Copy all records verbatim.
··· Recorded information ···
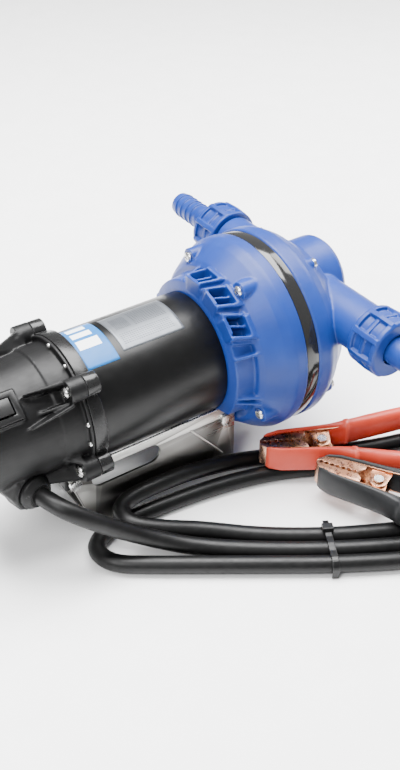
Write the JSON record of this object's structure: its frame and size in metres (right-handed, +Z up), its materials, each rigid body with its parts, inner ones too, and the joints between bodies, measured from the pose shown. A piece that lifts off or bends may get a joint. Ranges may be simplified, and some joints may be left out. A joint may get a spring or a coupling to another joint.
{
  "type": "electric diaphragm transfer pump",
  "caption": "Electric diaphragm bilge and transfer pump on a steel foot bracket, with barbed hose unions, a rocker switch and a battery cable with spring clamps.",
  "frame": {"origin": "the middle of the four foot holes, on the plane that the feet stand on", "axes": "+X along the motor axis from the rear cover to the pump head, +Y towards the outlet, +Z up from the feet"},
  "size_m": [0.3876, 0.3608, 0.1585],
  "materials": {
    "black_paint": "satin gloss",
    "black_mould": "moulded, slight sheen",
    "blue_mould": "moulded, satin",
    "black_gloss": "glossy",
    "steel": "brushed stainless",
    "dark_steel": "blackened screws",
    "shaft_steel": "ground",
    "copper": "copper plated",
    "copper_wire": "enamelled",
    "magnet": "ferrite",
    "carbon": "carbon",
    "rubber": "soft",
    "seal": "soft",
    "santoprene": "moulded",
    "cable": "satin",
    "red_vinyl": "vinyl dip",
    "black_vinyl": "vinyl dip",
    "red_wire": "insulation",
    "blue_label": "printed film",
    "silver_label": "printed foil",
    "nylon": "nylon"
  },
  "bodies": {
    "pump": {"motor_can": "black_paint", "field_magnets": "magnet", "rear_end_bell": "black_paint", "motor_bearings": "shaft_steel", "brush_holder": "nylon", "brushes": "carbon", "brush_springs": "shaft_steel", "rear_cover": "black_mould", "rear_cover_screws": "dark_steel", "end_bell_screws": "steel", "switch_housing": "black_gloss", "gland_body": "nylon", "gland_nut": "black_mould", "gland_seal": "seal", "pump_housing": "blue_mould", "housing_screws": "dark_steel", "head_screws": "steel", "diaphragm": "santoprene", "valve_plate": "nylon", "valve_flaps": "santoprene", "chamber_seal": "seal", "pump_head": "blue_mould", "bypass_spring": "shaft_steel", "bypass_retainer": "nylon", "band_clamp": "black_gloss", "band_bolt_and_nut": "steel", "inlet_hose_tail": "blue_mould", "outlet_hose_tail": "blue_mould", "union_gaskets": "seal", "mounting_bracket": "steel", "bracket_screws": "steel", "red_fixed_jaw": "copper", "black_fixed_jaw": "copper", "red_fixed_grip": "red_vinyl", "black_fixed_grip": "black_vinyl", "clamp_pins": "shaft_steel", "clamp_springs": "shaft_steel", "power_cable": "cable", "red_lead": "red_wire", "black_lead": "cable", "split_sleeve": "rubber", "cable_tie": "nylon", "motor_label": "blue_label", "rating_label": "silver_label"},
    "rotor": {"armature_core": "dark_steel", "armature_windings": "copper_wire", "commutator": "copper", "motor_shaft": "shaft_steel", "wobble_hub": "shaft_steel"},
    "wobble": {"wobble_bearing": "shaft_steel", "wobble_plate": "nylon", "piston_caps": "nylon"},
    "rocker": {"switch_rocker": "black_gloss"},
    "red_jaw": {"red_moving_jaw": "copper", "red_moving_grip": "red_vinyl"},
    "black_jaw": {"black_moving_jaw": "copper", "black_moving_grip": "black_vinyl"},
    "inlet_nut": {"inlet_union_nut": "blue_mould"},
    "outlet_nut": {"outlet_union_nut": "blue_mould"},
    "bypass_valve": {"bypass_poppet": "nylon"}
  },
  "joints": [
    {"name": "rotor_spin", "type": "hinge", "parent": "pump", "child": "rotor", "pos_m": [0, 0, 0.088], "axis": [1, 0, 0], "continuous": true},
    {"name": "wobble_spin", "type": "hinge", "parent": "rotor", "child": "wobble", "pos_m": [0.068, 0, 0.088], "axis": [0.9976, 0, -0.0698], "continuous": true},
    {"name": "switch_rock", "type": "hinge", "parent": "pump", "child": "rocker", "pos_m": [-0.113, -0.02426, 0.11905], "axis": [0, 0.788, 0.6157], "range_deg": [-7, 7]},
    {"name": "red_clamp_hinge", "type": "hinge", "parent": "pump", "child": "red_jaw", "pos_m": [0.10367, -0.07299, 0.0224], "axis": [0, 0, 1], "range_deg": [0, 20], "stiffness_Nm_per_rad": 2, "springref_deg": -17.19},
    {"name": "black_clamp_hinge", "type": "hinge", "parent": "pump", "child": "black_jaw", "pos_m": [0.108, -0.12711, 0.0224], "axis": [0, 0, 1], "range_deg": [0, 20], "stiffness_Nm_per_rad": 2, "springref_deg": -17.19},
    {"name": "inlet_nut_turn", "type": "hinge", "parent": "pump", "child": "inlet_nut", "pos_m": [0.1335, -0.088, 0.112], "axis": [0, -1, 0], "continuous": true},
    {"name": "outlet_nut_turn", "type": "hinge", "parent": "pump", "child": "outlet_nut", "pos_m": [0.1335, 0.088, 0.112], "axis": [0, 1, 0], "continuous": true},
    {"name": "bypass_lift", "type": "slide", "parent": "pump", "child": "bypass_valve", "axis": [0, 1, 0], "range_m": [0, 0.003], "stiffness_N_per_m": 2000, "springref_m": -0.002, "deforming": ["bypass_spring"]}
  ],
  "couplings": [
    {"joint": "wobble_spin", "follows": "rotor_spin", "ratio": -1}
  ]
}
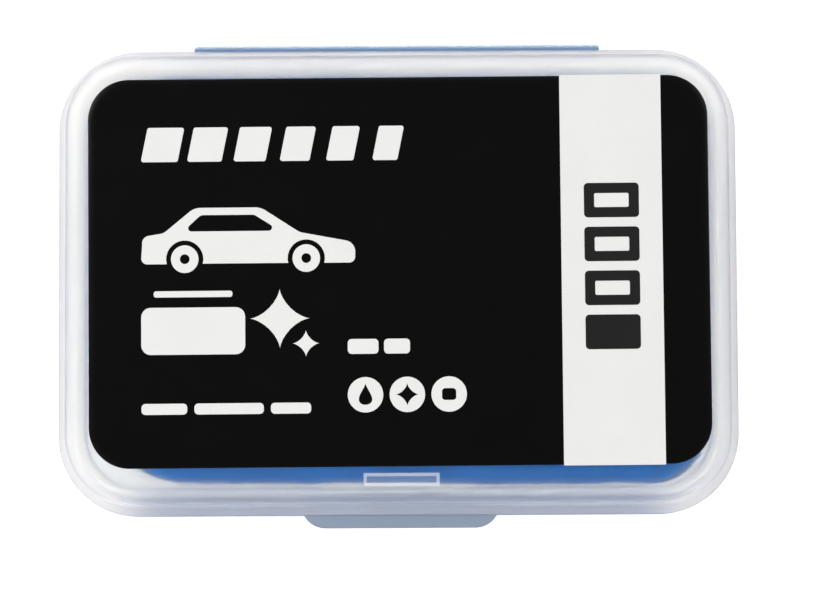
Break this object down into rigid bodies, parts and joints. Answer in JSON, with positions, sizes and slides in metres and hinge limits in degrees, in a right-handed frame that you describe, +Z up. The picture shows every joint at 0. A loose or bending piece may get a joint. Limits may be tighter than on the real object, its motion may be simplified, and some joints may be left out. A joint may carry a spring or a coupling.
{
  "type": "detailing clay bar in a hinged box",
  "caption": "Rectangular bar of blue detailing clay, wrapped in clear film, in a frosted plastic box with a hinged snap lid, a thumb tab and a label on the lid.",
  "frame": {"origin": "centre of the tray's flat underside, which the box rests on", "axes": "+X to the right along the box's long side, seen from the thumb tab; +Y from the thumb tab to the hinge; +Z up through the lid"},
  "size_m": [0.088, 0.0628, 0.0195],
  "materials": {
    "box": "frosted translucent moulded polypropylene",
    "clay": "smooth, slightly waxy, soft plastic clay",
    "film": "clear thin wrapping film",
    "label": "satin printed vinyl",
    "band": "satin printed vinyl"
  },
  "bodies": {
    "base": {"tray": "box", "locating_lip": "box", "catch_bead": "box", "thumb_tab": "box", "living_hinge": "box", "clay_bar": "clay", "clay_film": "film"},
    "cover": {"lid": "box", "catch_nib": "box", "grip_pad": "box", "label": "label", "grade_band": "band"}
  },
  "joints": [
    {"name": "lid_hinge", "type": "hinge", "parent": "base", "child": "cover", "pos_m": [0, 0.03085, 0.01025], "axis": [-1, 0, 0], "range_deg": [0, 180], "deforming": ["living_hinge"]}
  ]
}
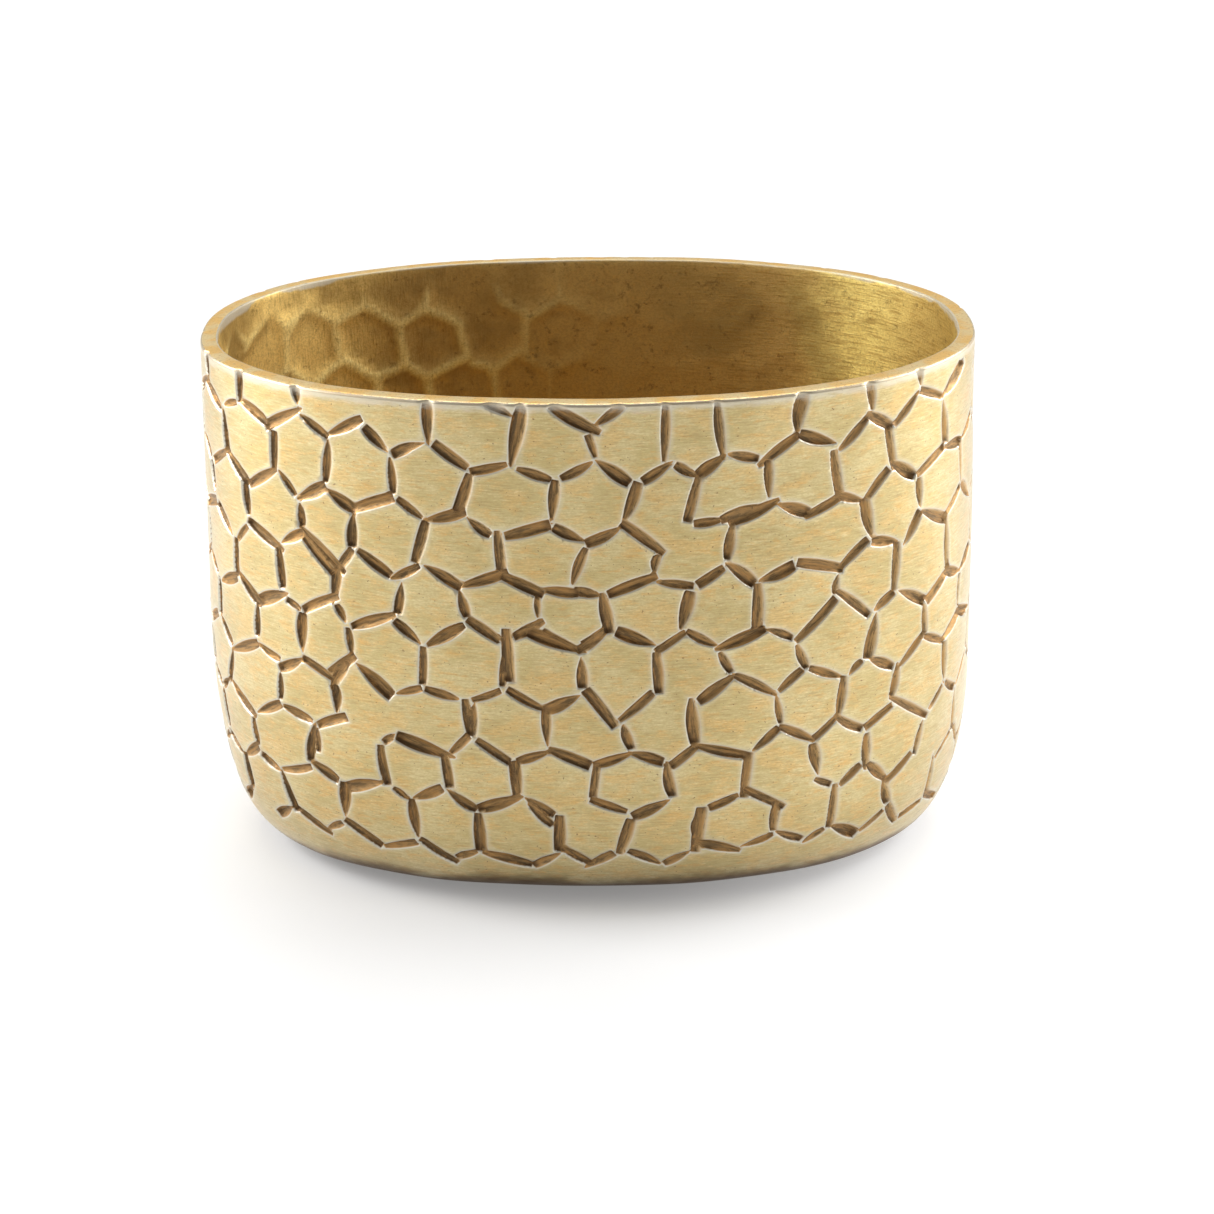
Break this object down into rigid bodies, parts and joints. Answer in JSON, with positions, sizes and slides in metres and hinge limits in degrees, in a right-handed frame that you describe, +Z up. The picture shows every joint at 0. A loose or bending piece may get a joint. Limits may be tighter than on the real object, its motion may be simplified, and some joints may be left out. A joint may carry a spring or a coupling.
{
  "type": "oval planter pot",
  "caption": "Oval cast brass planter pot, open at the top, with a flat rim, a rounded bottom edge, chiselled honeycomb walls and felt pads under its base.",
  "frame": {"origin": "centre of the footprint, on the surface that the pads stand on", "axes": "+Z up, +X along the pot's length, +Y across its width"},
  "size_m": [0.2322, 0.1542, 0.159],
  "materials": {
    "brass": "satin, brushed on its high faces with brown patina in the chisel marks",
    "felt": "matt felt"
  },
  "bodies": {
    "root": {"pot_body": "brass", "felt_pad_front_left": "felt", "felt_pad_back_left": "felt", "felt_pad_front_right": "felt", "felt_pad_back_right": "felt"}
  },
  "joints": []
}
···
** Task result **
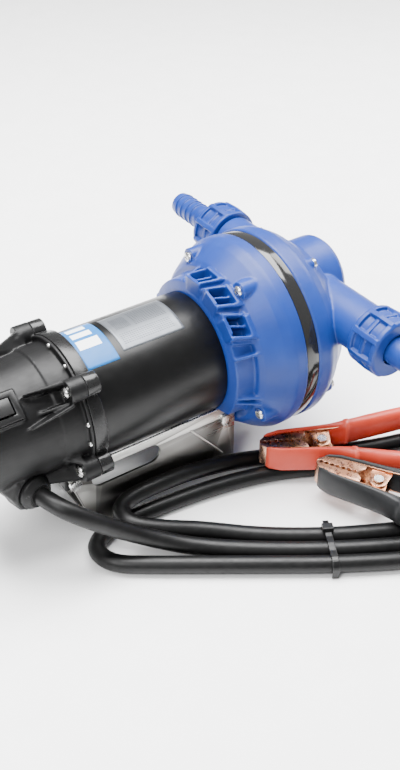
Write the JSON record of this object's structure: its frame and size in metres (right-handed, +Z up), its materials, each rigid body with its parts, inner ones too, and the joints between bodies, measured from the pose shown. A piece that lifts off or bends may get a joint. Ranges may be simplified, and some joints may be left out. A joint may get a spring or a coupling to another joint.
{
  "type": "electric diaphragm transfer pump",
  "caption": "Electric diaphragm bilge and transfer pump on a steel foot bracket, with barbed hose unions, a rocker switch and a battery cable with spring clamps.",
  "frame": {"origin": "the middle of the four foot holes, on the plane that the feet stand on", "axes": "+X along the motor axis from the rear cover to the pump head, +Y towards the outlet, +Z up from the feet"},
  "size_m": [0.3876, 0.3608, 0.1585],
  "materials": {
    "black_paint": "satin gloss",
    "black_mould": "moulded, slight sheen",
    "blue_mould": "moulded, satin",
    "black_gloss": "glossy",
    "steel": "brushed stainless",
    "dark_steel": "blackened screws",
    "shaft_steel": "ground",
    "copper": "copper plated",
    "copper_wire": "enamelled",
    "magnet": "ferrite",
    "carbon": "carbon",
    "rubber": "soft",
    "seal": "soft",
    "santoprene": "moulded",
    "cable": "satin",
    "red_vinyl": "vinyl dip",
    "black_vinyl": "vinyl dip",
    "red_wire": "insulation",
    "blue_label": "printed film",
    "silver_label": "printed foil",
    "nylon": "nylon"
  },
  "bodies": {
    "pump": {"motor_can": "black_paint", "field_magnets": "magnet", "rear_end_bell": "black_paint", "motor_bearings": "shaft_steel", "brush_holder": "nylon", "brushes": "carbon", "brush_springs": "shaft_steel", "rear_cover": "black_mould", "rear_cover_screws": "dark_steel", "end_bell_screws": "steel", "switch_housing": "black_gloss", "gland_body": "nylon", "gland_nut": "black_mould", "gland_seal": "seal", "pump_housing": "blue_mould", "housing_screws": "dark_steel", "head_screws": "steel", "diaphragm": "santoprene", "valve_plate": "nylon", "valve_flaps": "santoprene", "chamber_seal": "seal", "pump_head": "blue_mould", "bypass_spring": "shaft_steel", "bypass_retainer": "nylon", "band_clamp": "black_gloss", "band_bolt_and_nut": "steel", "inlet_hose_tail": "blue_mould", "outlet_hose_tail": "blue_mould", "union_gaskets": "seal", "mounting_bracket": "steel", "bracket_screws": "steel", "red_fixed_jaw": "copper", "black_fixed_jaw": "copper", "red_fixed_grip": "red_vinyl", "black_fixed_grip": "black_vinyl", "clamp_pins": "shaft_steel", "clamp_springs": "shaft_steel", "power_cable": "cable", "red_lead": "red_wire", "black_lead": "cable", "split_sleeve": "rubber", "cable_tie": "nylon", "motor_label": "blue_label", "rating_label": "silver_label"},
    "rotor": {"armature_core": "dark_steel", "armature_windings": "copper_wire", "commutator": "copper", "motor_shaft": "shaft_steel", "wobble_hub": "shaft_steel"},
    "wobble": {"wobble_bearing": "shaft_steel", "wobble_plate": "nylon", "piston_caps": "nylon"},
    "rocker": {"switch_rocker": "black_gloss"},
    "red_jaw": {"red_moving_jaw": "copper", "red_moving_grip": "red_vinyl"},
    "black_jaw": {"black_moving_jaw": "copper", "black_moving_grip": "black_vinyl"},
    "inlet_nut": {"inlet_union_nut": "blue_mould"},
    "outlet_nut": {"outlet_union_nut": "blue_mould"},
    "bypass_valve": {"bypass_poppet": "nylon"}
  },
  "joints": [
    {"name": "rotor_spin", "type": "hinge", "parent": "pump", "child": "rotor", "pos_m": [0, 0, 0.088], "axis": [1, 0, 0], "continuous": true},
    {"name": "wobble_spin", "type": "hinge", "parent": "rotor", "child": "wobble", "pos_m": [0.068, 0, 0.088], "axis": [0.9976, 0, -0.0698], "continuous": true},
    {"name": "switch_rock", "type": "hinge", "parent": "pump", "child": "rocker", "pos_m": [-0.113, -0.02426, 0.11905], "axis": [0, 0.788, 0.6157], "range_deg": [-7, 7]},
    {"name": "red_clamp_hinge", "type": "hinge", "parent": "pump", "child": "red_jaw", "pos_m": [0.10367, -0.07299, 0.0224], "axis": [0, 0, 1], "range_deg": [0, 20], "stiffness_Nm_per_rad": 2, "springref_deg": -17.19},
    {"name": "black_clamp_hinge", "type": "hinge", "parent": "pump", "child": "black_jaw", "pos_m": [0.108, -0.12711, 0.0224], "axis": [0, 0, 1], "range_deg": [0, 20], "stiffness_Nm_per_rad": 2, "springref_deg": -17.19},
    {"name": "inlet_nut_turn", "type": "hinge", "parent": "pump", "child": "inlet_nut", "pos_m": [0.1335, -0.088, 0.112], "axis": [0, -1, 0], "continuous": true},
    {"name": "outlet_nut_turn", "type": "hinge", "parent": "pump", "child": "outlet_nut", "pos_m": [0.1335, 0.088, 0.112], "axis": [0, 1, 0], "continuous": true},
    {"name": "bypass_lift", "type": "slide", "parent": "pump", "child": "bypass_valve", "axis": [0, 1, 0], "range_m": [0, 0.003], "stiffness_N_per_m": 2000, "springref_m": -0.002, "deforming": ["bypass_spring"]}
  ],
  "couplings": [
    {"joint": "wobble_spin", "follows": "rotor_spin", "ratio": -1}
  ]
}
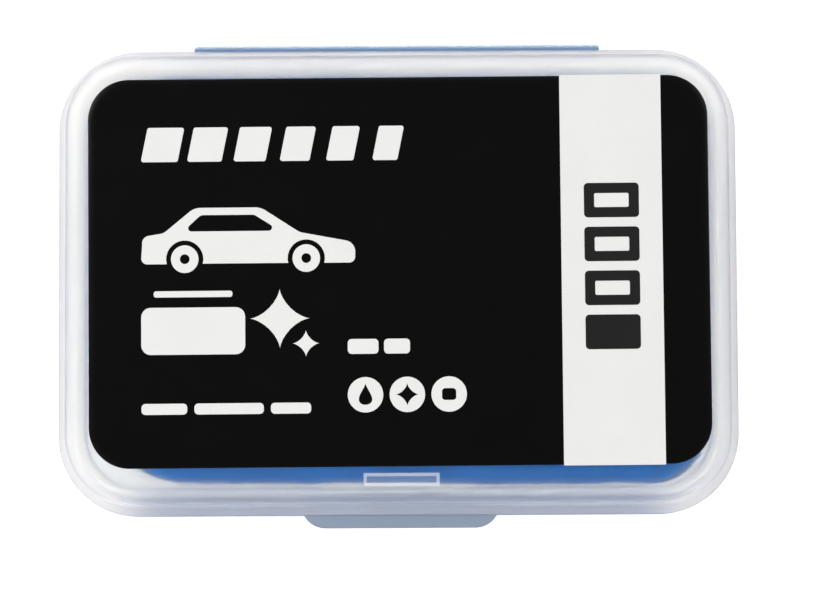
Break this object down into rigid bodies, parts and joints. Answer in JSON, with positions, sizes and slides in metres and hinge limits in degrees, in a right-handed frame that you describe, +Z up. The picture shows every joint at 0. A loose or bending piece may get a joint. Limits may be tighter than on the real object, its motion may be simplified, and some joints may be left out. A joint may carry a spring or a coupling.
{
  "type": "detailing clay bar in a hinged box",
  "caption": "Rectangular bar of blue detailing clay, wrapped in clear film, in a frosted plastic box with a hinged snap lid, a thumb tab and a label on the lid.",
  "frame": {"origin": "centre of the tray's flat underside, which the box rests on", "axes": "+X to the right along the box's long side, seen from the thumb tab; +Y from the thumb tab to the hinge; +Z up through the lid"},
  "size_m": [0.088, 0.0628, 0.0195],
  "materials": {
    "box": "frosted translucent moulded polypropylene",
    "clay": "smooth, slightly waxy, soft plastic clay",
    "film": "clear thin wrapping film",
    "label": "satin printed vinyl",
    "band": "satin printed vinyl"
  },
  "bodies": {
    "base": {"tray": "box", "locating_lip": "box", "catch_bead": "box", "thumb_tab": "box", "living_hinge": "box", "clay_bar": "clay", "clay_film": "film"},
    "cover": {"lid": "box", "catch_nib": "box", "grip_pad": "box", "label": "label", "grade_band": "band"}
  },
  "joints": [
    {"name": "lid_hinge", "type": "hinge", "parent": "base", "child": "cover", "pos_m": [0, 0.03085, 0.01025], "axis": [-1, 0, 0], "range_deg": [0, 180], "deforming": ["living_hinge"]}
  ]
}
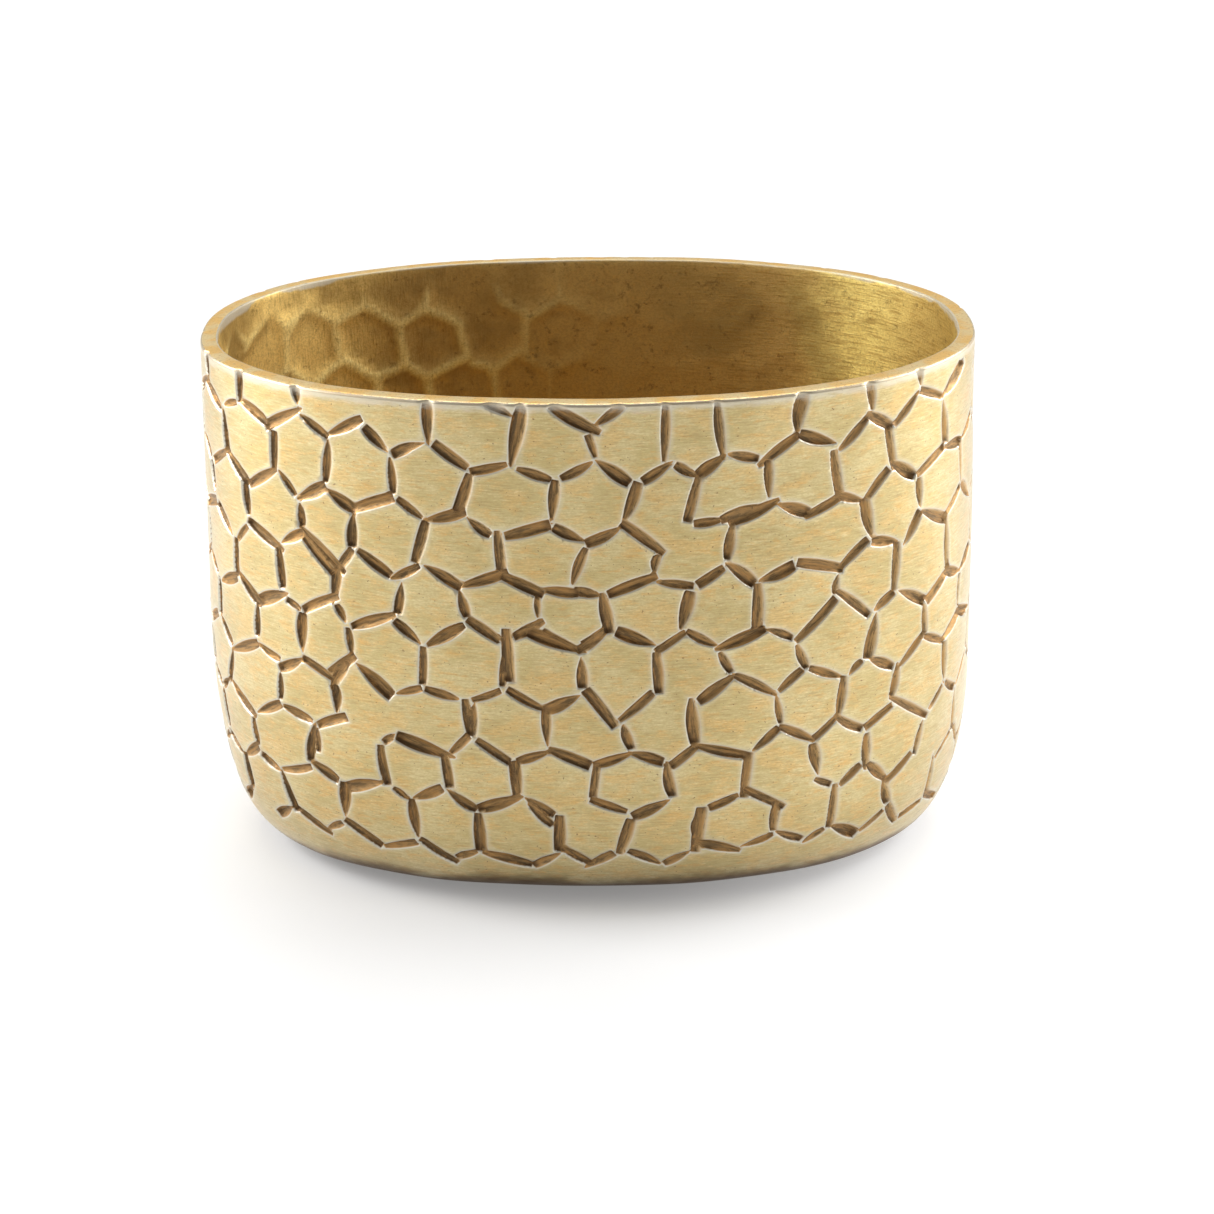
Break this object down into rigid bodies, parts and joints. Answer in JSON, with positions, sizes and slides in metres and hinge limits in degrees, in a right-handed frame that you describe, +Z up. The picture shows every joint at 0. A loose or bending piece may get a joint. Limits may be tighter than on the real object, its motion may be simplified, and some joints may be left out. A joint may carry a spring or a coupling.
{
  "type": "oval planter pot",
  "caption": "Oval cast brass planter pot, open at the top, with a flat rim, a rounded bottom edge, chiselled honeycomb walls and felt pads under its base.",
  "frame": {"origin": "centre of the footprint, on the surface that the pads stand on", "axes": "+Z up, +X along the pot's length, +Y across its width"},
  "size_m": [0.2322, 0.1542, 0.159],
  "materials": {
    "brass": "satin, brushed on its high faces with brown patina in the chisel marks",
    "felt": "matt felt"
  },
  "bodies": {
    "root": {"pot_body": "brass", "felt_pad_front_left": "felt", "felt_pad_back_left": "felt", "felt_pad_front_right": "felt", "felt_pad_back_right": "felt"}
  },
  "joints": []
}